A esta subvención la propuesta del cardenal Sturla pretende agregarle un “Fonasa educativo”, lo que significaría una transferencia de –al menos– 170 millones de dólares más, si la cápita fuere estimada en 5 mil pesos mensuales por alumno y para unos 80 mil alumnos de la educación privada. Naturalmente, habría que instalar un impuesto para el “Fonasa educativo”, salvo que los fondos se quisieran sacar del presupuesto de la Anep. Esta cifra es sin contar el esfuerzo que hacen actualmente las familias que envían sus hijos a la educación privada –por el pago de matrícula y mensualidades–, que es del orden de 1,6 por ciento del Pbi uruguayo, más de 700 millones de dólares.
Pero veamos algunas falacias que adornan la propuesta del Fonasa educativo.

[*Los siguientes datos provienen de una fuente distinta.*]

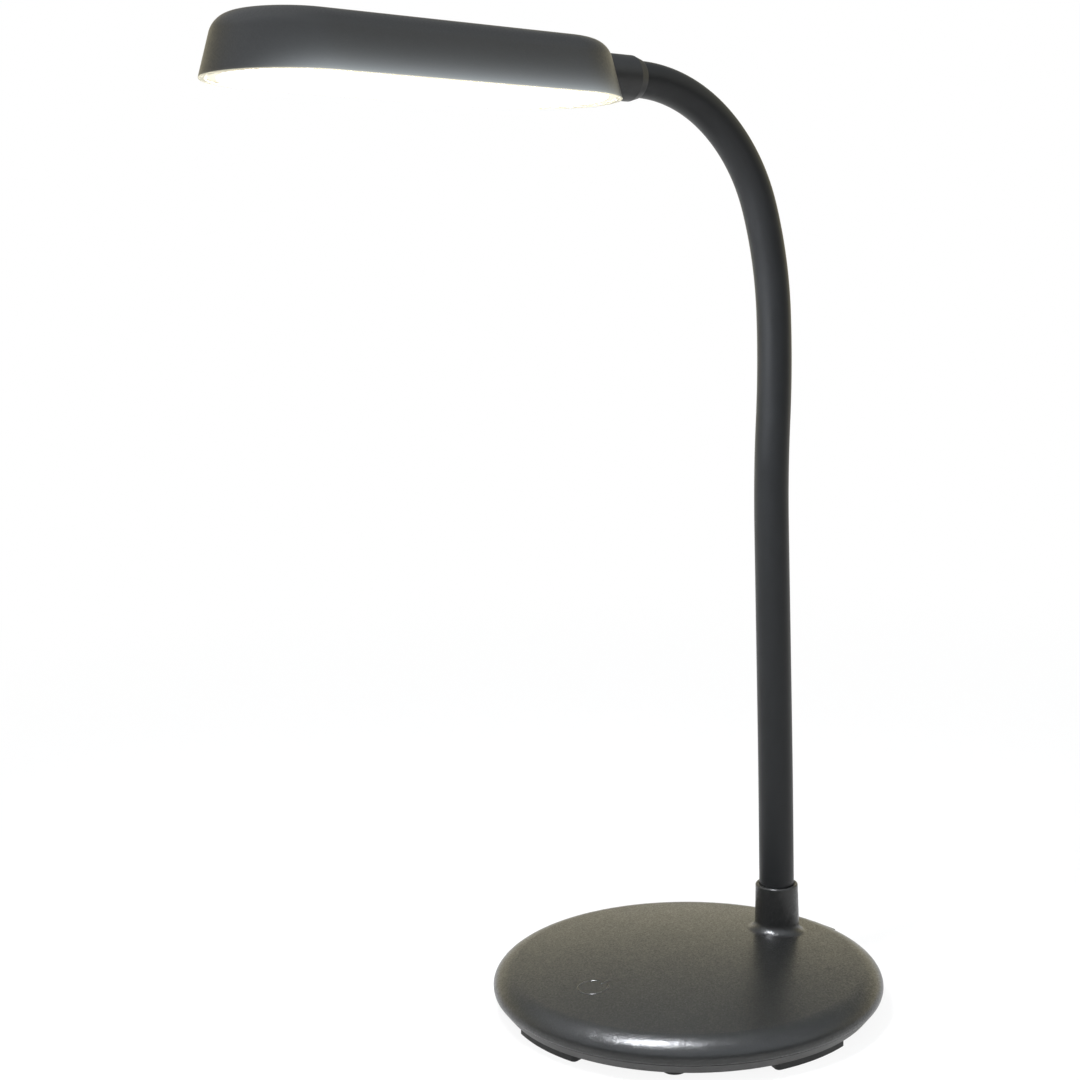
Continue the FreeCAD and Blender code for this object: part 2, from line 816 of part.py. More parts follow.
def led_connector():
    half = connector_w / 2
    return box(connector_x, connector_x + connector_l, -half, half, plate_top_z, plate_top_z + connector_h)


def led_strips():
    outer_y = head_half_w - lining
    inner_y = outer_y - strip_t
    left = box(strip_x0, strip_x1, inner_y, outer_y, guide_z, reflector_z)
    right = box(strip_x0, strip_x1, -outer_y, -inner_y, guide_z, reflector_z)
    return [left, right]


def leds():
    count = int((strip_x1 - strip_x0) / led_pitch)
    first = (strip_x0 + strip_x1 - (count - 1) * led_pitch) / 2
    y0 = head_half_w - guide_inset
    low = guide_z + guide_t / 8
    high = reflector_z - guide_t / 8
    found = []
    for s in (-1, 1):
        for k in range(count):
            x = first + k * led_pitch
            side = sorted((s * y0, s * (y0 + led_depth)))
            found.append(box(x - led_l / 2, x + led_l / 2, side[0], side[1], low, high))
    return found


base_nodes = {
    "base_top_cover": base_top_cover(),
    "neck_collar": neck_collar(),
    "base_bottom_cover": base_bottom_cover(),
    "ballast_plate": ballast_plate(),
    "arc_feet": arc_feet(),
    "round_feet": round_feet(),
    "cover_screws": cover_screws(),
    "ballast_screws": ballast_screws(),
    "neck_base_ferrule": neck_base_ferrule(),
    "neck_washer": neck_washer(),
    "neck_nut": neck_nut(),
    "dc_jack_housing": dc_jack_housing(),
    "dc_jack_pin": dc_jack_pin(),
    "dc_jack_contact": dc_jack_contact(),
    "control_board": control_board(),
    "board_chips": board_chips(),
    "board_screws": board_screws(),
    "touch_pad": touch_pad(),
    "touch_lead": touch_lead(),
    "jack_lead": jack_lead(),
}
head_nodes = {
    "head_shell": head_shell(),
    "head_socket": head_socket(),
    "head_ferrule": head_ferrule(),
    "neck_clamp": neck_clamp(),
    "clamp_screws": clamp_screws(),
    "back_plate": back_plate(),
    "plate_screws": plate_screws(),
    "led_connector": led_connector(),
    "reflector_sheet": slab(guide_inset, reflector_z, plate_z),
    "light_guide": slab(guide_inset, guide_z, reflector_z),
    "led_strips": led_strips(),
    "leds": leds(),
    "diffuser": slab(lining, diffuser_z, guide_z),
}


def save(name, shape):
    solids = shape if isinstance(shape, list) else [shape]
    body = Part.makeCompound(solids) if len(solids) > 1 else solids[0]
    body.exportStep("parts/" + name + ".step")
    count = len(body.Solids)
    print("%-20s solids %3d  volume %9.1f  valid %s" % (name, count, body.Volume, body.isValid()))


os.makedirs("parts", exist_ok=True)
for name, shape in base_nodes.items():
    save(name, shape)
for name, shape in head_nodes.items():
    pieces = shape if isinstance(shape, list) else [shape]
    save(name, [head_placed(p) for p in pieces])
for i in range(last + 1):
    save("neck_sleeve_%d" % i, neck_sleeve(i))
    save("neck_core_%d" % i, neck_core(i))
    save("neck_lead_%d" % i, neck_lead(i))
for i in range(1, last + 1):
    p = neck_starts[i]
    print("bend %d at X %.3f Z %.3f, tangent %.3f degrees from up" % (i, p.x, p.z, neck_angles[i]))
print("neck end at X %.3f Z %.3f, %.3f degrees from up" % (head_point.x, head_point.z, head_angle))
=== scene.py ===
# Gooseneck desk lamp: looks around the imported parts. Sizes are in millimetres, and meshes in metres.
import math
import bmesh
import bpy
import numpy as np
from mathutils import Matrix


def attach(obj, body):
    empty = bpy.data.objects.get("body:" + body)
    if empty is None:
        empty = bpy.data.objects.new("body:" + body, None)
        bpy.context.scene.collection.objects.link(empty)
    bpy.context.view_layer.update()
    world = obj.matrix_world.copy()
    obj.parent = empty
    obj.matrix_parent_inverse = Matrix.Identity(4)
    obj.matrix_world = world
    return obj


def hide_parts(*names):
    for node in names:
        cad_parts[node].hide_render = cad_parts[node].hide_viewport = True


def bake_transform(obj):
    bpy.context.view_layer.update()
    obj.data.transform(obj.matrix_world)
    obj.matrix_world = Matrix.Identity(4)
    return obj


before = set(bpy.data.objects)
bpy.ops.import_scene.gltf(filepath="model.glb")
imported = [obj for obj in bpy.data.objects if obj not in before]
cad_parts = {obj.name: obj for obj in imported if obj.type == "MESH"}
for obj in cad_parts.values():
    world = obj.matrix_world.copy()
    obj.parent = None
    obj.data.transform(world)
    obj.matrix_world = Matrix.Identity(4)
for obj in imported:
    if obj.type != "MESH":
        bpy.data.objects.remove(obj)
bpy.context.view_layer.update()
metre = 0.001  # one millimetre in metres


# Helpers

def linear(hexColour):
    # sRGB hex to linear, one formula for every colour
    parts = [int(hexColour[i:i + 2], 16) / 255 for i in (1, 3, 5)]
    return [c / 12.92 if c <= 0.04045 else ((c + 0.055) / 1.055) ** 2.4 for c in parts] + [1.0]


def gridFaces(rows, columns, wrapRows=False):
    # quads between neighbouring rows of a grid whose columns run round and close
    r = np.arange(rows if wrapRows else rows - 1)[:, None]
    c = np.arange(columns)[None, :]
    nextRow = (r + 1) % rows
    nextColumn = (c + 1) % columns
    return np.stack([r * columns + c, r * columns + nextColumn,
                     nextRow * columns + nextColumn, nextRow * columns + c], -1).reshape(-1, 4)


def meshPiece(name, points, faces, flatFaces=None):
    # points in millimetres, faces outwards; flatFaces marks the faces that stay flat
    mesh = bpy.data.meshes.new(name)
    mesh.from_pydata((points.reshape(-1, 3) * metre).tolist(), [], faces.tolist())
    smooth = np.ones(len(faces), bool)
    if flatFaces is not None:
        smooth[flatFaces] = False
    mesh.polygons.foreach_set("use_smooth", smooth)
    mesh.update()
    if flatFaces is not None:
        # a crease round every flat face keeps its neighbours' shading clean
        edgeOf = np.empty(len(mesh.loops), int)
        mesh.loops.foreach_get("edge_index", edgeOf)
        crease = np.zeros(len(mesh.edges), bool)
        crease[edgeOf.reshape(-1, 4)[flatFaces]] = True
        mesh.attributes.new("sharp_edge", "BOOLEAN", "EDGE").data.foreach_set("value", crease)
    piece = bpy.data.objects.new(name, mesh)
    bpy.context.scene.collection.objects.link(piece)
    return piece


def weld(piece):
    # joins the points where a grid closes on itself, and drops the faces left without area
    work = bmesh.new()
    work.from_mesh(piece.data)
    bmesh.ops.remove_doubles(work, verts=work.verts, dist=0.00002)
    bmesh.ops.dissolve_degenerate(work, edges=work.edges, dist=0.00001)
    bmesh.ops.recalc_face_normals(work, faces=work.faces)
    work.to_mesh(piece.data)
    work.free()
    piece.data.update()


def dress(piece, material):
    piece.data.materials.clear()
    piece.data.materials.append(material)
    return piece


def addNode(tree, kind, settings=None, links=None):
    # one shader node: settings are its attributes or input sockets, links are other nodes' outputs
    node = tree.nodes.new(kind)
    for key, value in (settings or {}).items():
        if key in node.inputs and not hasattr(node, key):
            node.inputs[key].default_value = value
        else:
            setattr(node, key, value)
    for key, output in (links or {}).items():
        tree.links.new(output, node.inputs[key])
    return node


# a colour mix node keeps its two colours and its result in these places
colourSockets = {"first": 6, "second": 7, "result": 2}


def mixed(tree, share, first, second):
    # goes from the first colour to the second with the share; each is sRGB hex or another node's output
    node = addNode(tree, "ShaderNodeMix", {"data_type": "RGBA"}, {"Factor": share})
    for place, colour in (("first", first), ("second", second)):
        socket = node.inputs[colourSockets[place]]
        if isinstance(colour, str):
            socket.default_value = linear(colour)
        else:
            tree.links.new(colour, socket)
    return node.outputs[colourSockets["result"]]


def ranged(tree, value, span, levels, kind="LINEAR"):
    # goes from the first level to the second as the value crosses the span
    settings = {"interpolation_type": kind, "From Min": span[0], "From Max": span[1],
                "To Min": levels[0], "To Max": levels[1]}
    return addNode(tree, "ShaderNodeMapRange", settings, {"Value": value}).outputs["Result"]


def between(tree, share, low, high):
    # goes from one node's output to another's with the share
    links = {"Value": share, "To Min": low, "To Max": high}
    return addNode(tree, "ShaderNodeMapRange", None, links).outputs["Result"]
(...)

Se afirma una analogía falsa: ya que el Estado hace transferencias a la educación pública de gestión privada a través de cápitas con destino a los niños de los Caif, por qué no hacerlo con las escuelas y liceos privados. O que las Aulas Comunitarias de Secundaria (Pac) son gestionadas por privados. Este razonamiento no es válido, porque los ejemplos tratan claramente de la educación no formal para menores de 3 años o desertores del sistema educativo, no de la educación formal, obligatoria y prescripta por la Constitución y la ley.
En segundo término, se afirma que este “Fonasa educativo” (al estilo vouchers en Chile) es para que las familias pobres puedan elegir a qué institución mandar a sus hijos. Aun así, la elección de los padres no podría ser efectiva, pues seguramente no los podrían inscribir en un colegio de elite con 5 mil pesos.
La laicidad en el marco de los derechos humanos es la libertad de conciencia, donde la religión sólo compromete a los creyentes, el ateísmo a los ateos y el agnosticismo a los agnósticos, quedando en la esfera del Estado todos los principios y valores que nos unen como nación. Es como dijo Tabaré Vázquez: “un marco de relación en el que los ciudadanos podemos entendernos desde la diversidad pero en igualdad”, es la neutralidad del Estado respecto de las diferentes opciones de conciencia.
No es laico que –como se propone– el Estado pueda financiar a la educación religiosa o pretender que sea árbitro de los conflictos interreligiosos. Eso es volver al escenario del Uruguay decimonónico y pedirle un milagro a un Estado laico.